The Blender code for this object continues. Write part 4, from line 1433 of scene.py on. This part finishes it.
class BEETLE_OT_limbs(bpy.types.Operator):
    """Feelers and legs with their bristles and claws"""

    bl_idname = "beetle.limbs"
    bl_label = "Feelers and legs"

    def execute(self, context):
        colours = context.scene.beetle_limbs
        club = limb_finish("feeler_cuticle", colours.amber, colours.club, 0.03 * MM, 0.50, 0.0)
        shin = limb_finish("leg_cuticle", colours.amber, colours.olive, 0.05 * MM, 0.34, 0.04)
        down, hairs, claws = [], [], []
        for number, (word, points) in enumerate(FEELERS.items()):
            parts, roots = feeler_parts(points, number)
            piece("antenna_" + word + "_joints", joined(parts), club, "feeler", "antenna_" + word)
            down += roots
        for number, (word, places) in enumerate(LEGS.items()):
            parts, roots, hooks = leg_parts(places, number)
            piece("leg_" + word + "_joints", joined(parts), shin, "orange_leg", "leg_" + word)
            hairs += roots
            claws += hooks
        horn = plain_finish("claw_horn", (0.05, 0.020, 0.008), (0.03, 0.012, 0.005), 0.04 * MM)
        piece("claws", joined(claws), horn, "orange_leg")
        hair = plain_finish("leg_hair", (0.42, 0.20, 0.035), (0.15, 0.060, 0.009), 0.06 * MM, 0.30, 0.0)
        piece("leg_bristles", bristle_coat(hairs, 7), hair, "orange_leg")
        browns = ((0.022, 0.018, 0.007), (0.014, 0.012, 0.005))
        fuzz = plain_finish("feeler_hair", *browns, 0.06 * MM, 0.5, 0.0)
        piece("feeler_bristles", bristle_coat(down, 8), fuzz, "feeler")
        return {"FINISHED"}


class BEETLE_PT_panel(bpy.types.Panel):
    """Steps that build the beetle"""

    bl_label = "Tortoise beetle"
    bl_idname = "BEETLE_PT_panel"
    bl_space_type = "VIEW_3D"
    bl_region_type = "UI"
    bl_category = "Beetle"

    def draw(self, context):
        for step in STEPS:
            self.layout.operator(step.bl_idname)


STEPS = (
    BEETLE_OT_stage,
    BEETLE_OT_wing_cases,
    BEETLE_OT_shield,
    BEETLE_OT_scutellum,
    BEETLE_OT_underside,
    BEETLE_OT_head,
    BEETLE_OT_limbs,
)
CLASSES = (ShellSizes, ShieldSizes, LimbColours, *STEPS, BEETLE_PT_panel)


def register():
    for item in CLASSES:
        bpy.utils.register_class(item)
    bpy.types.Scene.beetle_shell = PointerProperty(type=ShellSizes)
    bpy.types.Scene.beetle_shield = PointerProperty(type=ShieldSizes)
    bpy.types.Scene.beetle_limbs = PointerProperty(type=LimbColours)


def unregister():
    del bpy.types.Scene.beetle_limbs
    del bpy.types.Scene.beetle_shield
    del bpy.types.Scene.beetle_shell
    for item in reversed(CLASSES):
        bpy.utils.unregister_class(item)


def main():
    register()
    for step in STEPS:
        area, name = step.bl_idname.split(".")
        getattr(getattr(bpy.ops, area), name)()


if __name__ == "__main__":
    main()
######
What needs to be done
Reproduce the listing shown above in its entirety, exactly.

Answer to the problem
The Blender code for this object continues. Write part 4, from line 1433 of scene.py on. This part finishes it.
class BEETLE_OT_limbs(bpy.types.Operator):
    """Feelers and legs with their bristles and claws"""

    bl_idname = "beetle.limbs"
    bl_label = "Feelers and legs"

    def execute(self, context):
        colours = context.scene.beetle_limbs
        club = limb_finish("feeler_cuticle", colours.amber, colours.club, 0.03 * MM, 0.50, 0.0)
        shin = limb_finish("leg_cuticle", colours.amber, colours.olive, 0.05 * MM, 0.34, 0.04)
        down, hairs, claws = [], [], []
        for number, (word, points) in enumerate(FEELERS.items()):
            parts, roots = feeler_parts(points, number)
            piece("antenna_" + word + "_joints", joined(parts), club, "feeler", "antenna_" + word)
            down += roots
        for number, (word, places) in enumerate(LEGS.items()):
            parts, roots, hooks = leg_parts(places, number)
            piece("leg_" + word + "_joints", joined(parts), shin, "orange_leg", "leg_" + word)
            hairs += roots
            claws += hooks
        horn = plain_finish("claw_horn", (0.05, 0.020, 0.008), (0.03, 0.012, 0.005), 0.04 * MM)
        piece("claws", joined(claws), horn, "orange_leg")
        hair = plain_finish("leg_hair", (0.42, 0.20, 0.035), (0.15, 0.060, 0.009), 0.06 * MM, 0.30, 0.0)
        piece("leg_bristles", bristle_coat(hairs, 7), hair, "orange_leg")
        browns = ((0.022, 0.018, 0.007), (0.014, 0.012, 0.005))
        fuzz = plain_finish("feeler_hair", *browns, 0.06 * MM, 0.5, 0.0)
        piece("feeler_bristles", bristle_coat(down, 8), fuzz, "feeler")
        return {"FINISHED"}


class BEETLE_PT_panel(bpy.types.Panel):
    """Steps that build the beetle"""

    bl_label = "Tortoise beetle"
    bl_idname = "BEETLE_PT_panel"
    bl_space_type = "VIEW_3D"
    bl_region_type = "UI"
    bl_category = "Beetle"

    def draw(self, context):
        for step in STEPS:
            self.layout.operator(step.bl_idname)


STEPS = (
    BEETLE_OT_stage,
    BEETLE_OT_wing_cases,
    BEETLE_OT_shield,
    BEETLE_OT_scutellum,
    BEETLE_OT_underside,
    BEETLE_OT_head,
    BEETLE_OT_limbs,
)
CLASSES = (ShellSizes, ShieldSizes, LimbColours, *STEPS, BEETLE_PT_panel)


def register():
    for item in CLASSES:
        bpy.utils.register_class(item)
    bpy.types.Scene.beetle_shell = PointerProperty(type=ShellSizes)
    bpy.types.Scene.beetle_shield = PointerProperty(type=ShieldSizes)
    bpy.types.Scene.beetle_limbs = PointerProperty(type=LimbColours)


def unregister():
    del bpy.types.Scene.beetle_limbs
    del bpy.types.Scene.beetle_shield
    del bpy.types.Scene.beetle_shell
    for item in reversed(CLASSES):
        bpy.utils.unregister_class(item)


def main():
    register()
    for step in STEPS:
        area, name = step.bl_idname.split(".")
        getattr(getattr(bpy.ops, area), name)()


if __name__ == "__main__":
    main()